Stellen Sie bei Markteintritt den Faktor auf 2,4. Folgen nach einer Trendbewegung Innenstäbe sollte der Stopp näher herangeführt werden. Probieren Sie die Faktoreinstellung 0,4 oder kleiner. Der kleinste einstellbare Faktor ist 0,1.
Für den Einstieg in einen etablierten Trend, wie in einem Ideenbeitrag von mir beschrieben, gibt es zwei zuschaltbare gleitende Durchschnitte. Die Anwendung für den (MA_H) erfolgt auf Hochs und für den (MA_L) einstellbar auf Hoch, Tief, Schuss, h+l/2 usw.. Periode und Offset (Verschiebung) sind einstellbar. Bei dieser Idee erfolgt der Einstieg in den Markt zwischen einer 618%-Korrektur (dem Fibonacci-Einstiegspunkt) und dem DEP (Durchschnittlicher Einstiegspunkt).
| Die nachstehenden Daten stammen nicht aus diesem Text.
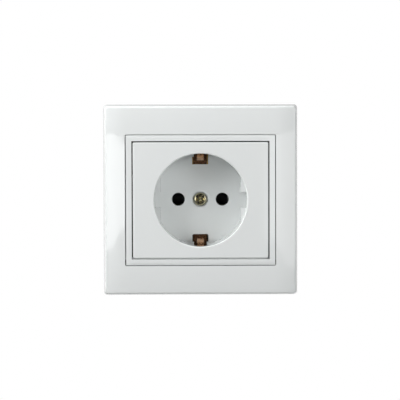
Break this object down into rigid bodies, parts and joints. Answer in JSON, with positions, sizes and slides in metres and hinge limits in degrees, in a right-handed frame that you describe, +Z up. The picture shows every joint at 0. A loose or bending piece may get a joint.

Der DEP ist in diesem Fall der MA_H mit Periode = 4 und einem Offset = 1, bei einem Abwärtstrend, oder der MA_L mit identischer Einstellung und Anwendung auf Tiefs in einem Aufwärtstrend.
Testen Sie den MA_L auch in Trends mit den Einstellungen (Periode, Offset) 3,3 oder 5, 3 oder 7,5 und Anwendung auf Schlusskurse für eine enge Umfassung der Hochs/ Tiefs.